There are still elements that you recognise from previous pieces, though. The strings on the first track, for example.

The vibe! The place is the same, the same drones, the same spacey, epic feeling. But at one point it stops. Like a kind of resurrection …

I would assume the sequencing of the album must have been very hard.

Honestly, no. Because we record real time and we're very good at editing audio in Logic.  That places the sounds more in the mix. So you're already playing a composition. Audio and velocity are already part of the composition. Even the latency! It's interesting, it's grooving. We play everything for real, we record it and then we work on it. Or sometimes, we leave it as it is. The track, "Venatori" was done like this, it's one take. "Distante", on the other hand, has a lot of edits, but we had to do it that way, because we wanted it to be crispy clean, both clean and rough. It has to take you to another place, different from the other tracks. We worked a lot on the intensity of the backgrounds.

And then there are these long stretches where almost nothing happens. I could imagine it takes a lot of courage to allow that to happen.
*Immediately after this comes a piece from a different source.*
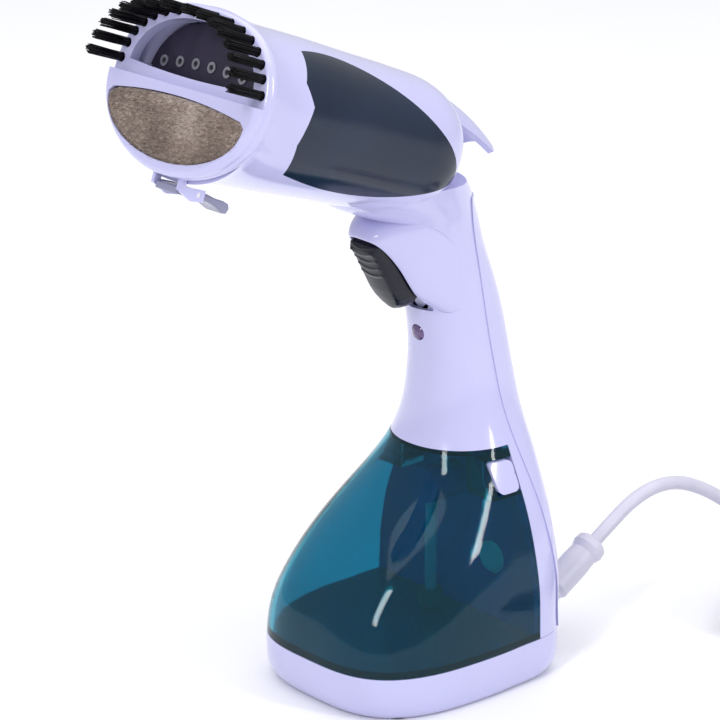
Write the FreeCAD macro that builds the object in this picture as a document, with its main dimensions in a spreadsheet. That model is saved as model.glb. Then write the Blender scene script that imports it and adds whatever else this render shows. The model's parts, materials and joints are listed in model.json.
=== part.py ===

Courage and patience! It's difficult to stand in front of an instrument and not to play. Pianists, guitarists, everyone likes to play really virtuosic. The thing is not to play the instrument, just to throw something at the instrument and listen to the sound that comes out. Or playing the instrument in a different way.

We decided to include long pauses of silence. In these instances of silence, your brain is asking whether the music is still there. And then suddenly, it emerges and there is this connection between your life and the music, your emotions are becoming a part of the track. It feels like a pause inside the silence, a subtle texture in the silence. There, in that space or texture, hides the gloriousness.